Adoah Abowa on the December 2017 cover of British Vogue

Condé Nast Britain is not immune to the troubles of the wider magazine publishing industry has been facing for the past several years.

The publisher, which is headquartered in London and is part of now-official plans to fully integrate with Condé Nast in the U.S., lost just under 14 million pounds in 2017, according to a regulatory filing with Britain’s Companies House, a national public registry. According to records, this is the first loss for the Condé arm since 1995.

A majority of the loss was attributed to an internal reorganization, which clearly predates the recent decision to announce the U.S./Condé Nast International integration and included a number of leadership changes, like those to British Vogue. Edward Enninful was brought in to replace Alexandra Shulman there, and longtime staffers like Lucinda Chambers were cut. The company also consolidated all operations into Vogue House in London and whittled away about 60 staffers during the year. Nevertheless, total staff costs grew to 47.2 million pounds from 42.6 million pounds.

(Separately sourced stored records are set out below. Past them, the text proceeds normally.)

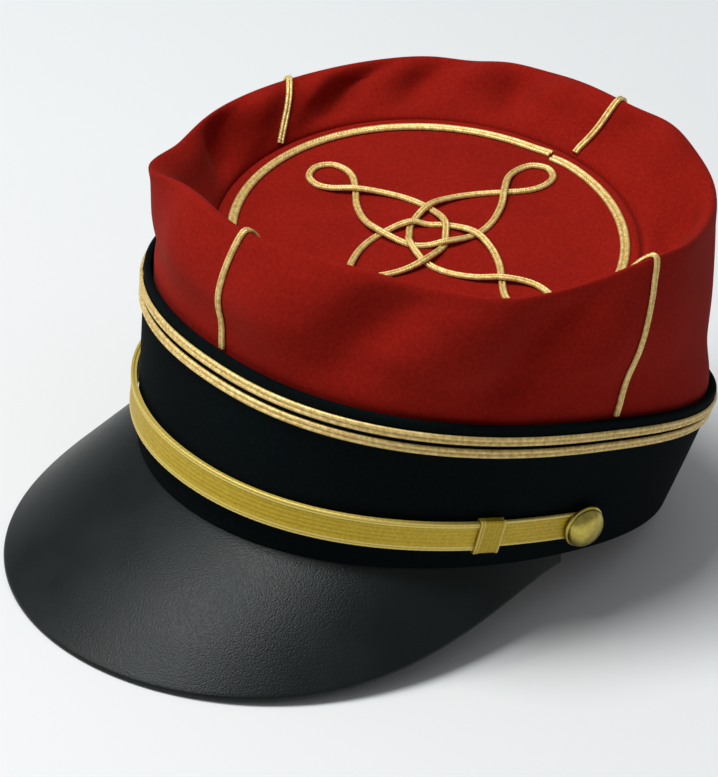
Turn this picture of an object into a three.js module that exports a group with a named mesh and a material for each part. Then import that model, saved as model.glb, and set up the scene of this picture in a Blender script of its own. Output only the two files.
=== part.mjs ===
// Kepi cap: a stiff dark cloth band, a soft red crown folded over a sunken top, a leather visor,
// a false chin strap between two domed buttons, and flat gold braid on the band, crown and top.
//
// The cap is built in its own upright frame, in millimetres: the band's lower edge lies near z = 0,
// the visor points to -Y and the wearer's left is +X. Angles around the cap are in degrees from the
// front (-Y), growing towards the wearer's left. The whole cap is then leaned back onto the visor's
// front edge and the back of the band, as it rests on a table, with z = 0 as the table.

import * as THREE from 'three';

// ---- driving dimensions, in millimetres and degrees ----

const SEGMENTS = 72;            // facets around the cap
const GAP = 0.35;               // clearance between neighbouring pieces

const BAND_BOTTOM = { halfLength: 101.6, halfWidth: 82.7, power: 2.08, y: 0, egg: 0 };
const BAND_TOP = { halfLength: 98.8, halfWidth: 91.3, power: 2.4, y: -7.4, egg: 0.07 };
const BAND_SIDE_RISE = 8.3;     // how far the lower edge arches up at each side
const BAND_BACK_RISE = 1.0;
const BAND_TOP_HEIGHT = 59.8;
const BAND_TOP_FRONT_RISE = 4.1;
const BAND_TOP_SIDE_RISE = 3.9;
const BAND_THICKNESS = 2.5;
const BAND_LEVELS = 4;

const CROWN_INSET = 3.4;        // crown cloth starts this far inside the band's outer top edge
const CROWN_HEM = 6;            // depth of crown cloth tucked inside the band
const CROWN_THICKNESS = 2;
// Inside the crest: the share of the way in to the seam, and of the way down to it.
const RIM_ROLL = { share: 0.3, drop: 0.12 };
const RIM_FOLD = { share: 0.62, drop: 0.52 };
// Stations along the crown cloth: 0 hem, 1 band, 2 bow, 3 shoulder, 4 crest, 5 roll, 6 fold, 7 seam, 8 end.
const CROWN_STATIONS = [0, 1, 1.5, 2, 2.5, 3, 3.5, 4, 4.5, 5, 5.5, 6, 6.5, 7, 8];
const BRAID_STATIONS = [1.1, ...CROWN_STATIONS.slice(2, -2), 6.8];
// Crown sections: height of the folded crest, how far it leans in, how far the wall below bows out.
const CROWN_SECTIONS = [
  { angle: 0, crest: 102, leanIn: -2, bow: 6 },
  { angle: 30, crest: 107.5, leanIn: -0.5, bow: 6 },
  { angle: 60, crest: 107.8, leanIn: 0, bow: 5.5 },
  { angle: 90, crest: 120.5, leanIn: 2, bow: 2.4 },
  { angle: 120, crest: 122.5, leanIn: 13, bow: 0 },
  { angle: 150, crest: 128.6, leanIn: 18.2, bow: 0.5 },
  { angle: 180, crest: 131.8, leanIn: 22, bow: 1 },
  { angle: 210, crest: 128, leanIn: 18, bow: 1.5 },
  { angle: 240, crest: 119.8, leanIn: 9, bow: 2 },
  { angle: 270, crest: 109.3, leanIn: 0, bow: 3 },
  { angle: 300, crest: 101.5, leanIn: -1.5, bow: 3 },
  { angle: 330, crest: 100.5, leanIn: -1.5, bow: 2 },
];
// Soft folds: where they lie around the crown, how wide they are, how far the crest and the wall
// below it are pushed out (in where negative), and how far the crest rises.
const CROWN_FOLDS = [
  { angle: 320, spread: 9, crestOut: 7, wallOut: -1.5, crestUp: -4 },
  { angle: 306, spread: 9, crestOut: 0, wallOut: 0, crestUp: -3 },
  { angle: 342, spread: 9, crestOut: 0, wallOut: 1, crestUp: 1.5 },
  { angle: 36, spread: 11, crestOut: 0, wallOut: -3, crestUp: 0 },
  { angle: 66, spread: 12, crestOut: -1.5, wallOut: -3, crestUp: 0 },
  { angle: 100, spread: 8, crestOut: 1, wallOut: 0, crestUp: 0 },
  { angle: 163, spread: 10, crestOut: 0, wallOut: 0, crestUp: 2.6 },
  { angle: 205, spread: 9, crestOut: 1.5, wallOut: 0, crestUp: -1 },
  { angle: 226, spread: 8, crestOut: 0, wallOut: 0, crestUp: -1.5 },
];

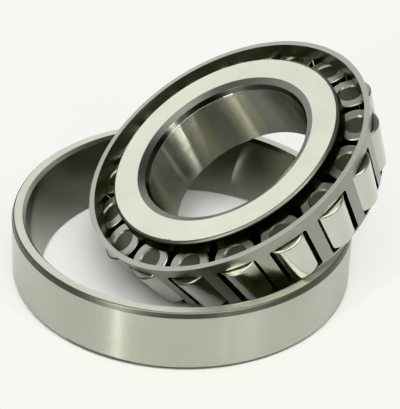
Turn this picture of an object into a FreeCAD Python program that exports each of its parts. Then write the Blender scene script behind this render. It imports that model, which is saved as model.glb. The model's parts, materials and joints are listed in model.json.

Overall, revenue fell 6.6 percent to 113.5 million pounds. A report for the rest of Condé Nast International is expected next month and could paint a rosier picture of non-U.S. operations, which have been under the purview of Jonathan Newhouse for several years.

But in the U.K, the company noted that it decided to wind down a 35 percent stake in a newsstand distribution business it had through a partnership with Hearst, and shift to a third-party distributor.

“Condé Nast continues to make significant investments in its long-term digital growth, including the development of multiple global platforms to unlock the potential of our global network and better serve our audiences and clients,” the publisher wrote in the filing.

Were it not for the restructuring, Condé said the international business would have posted a profit of just under 4 million pounds. Even if that had been the case, it’s still below 2016, when the company posted a profit of 4.3 million pounds, roughly the same as 2015.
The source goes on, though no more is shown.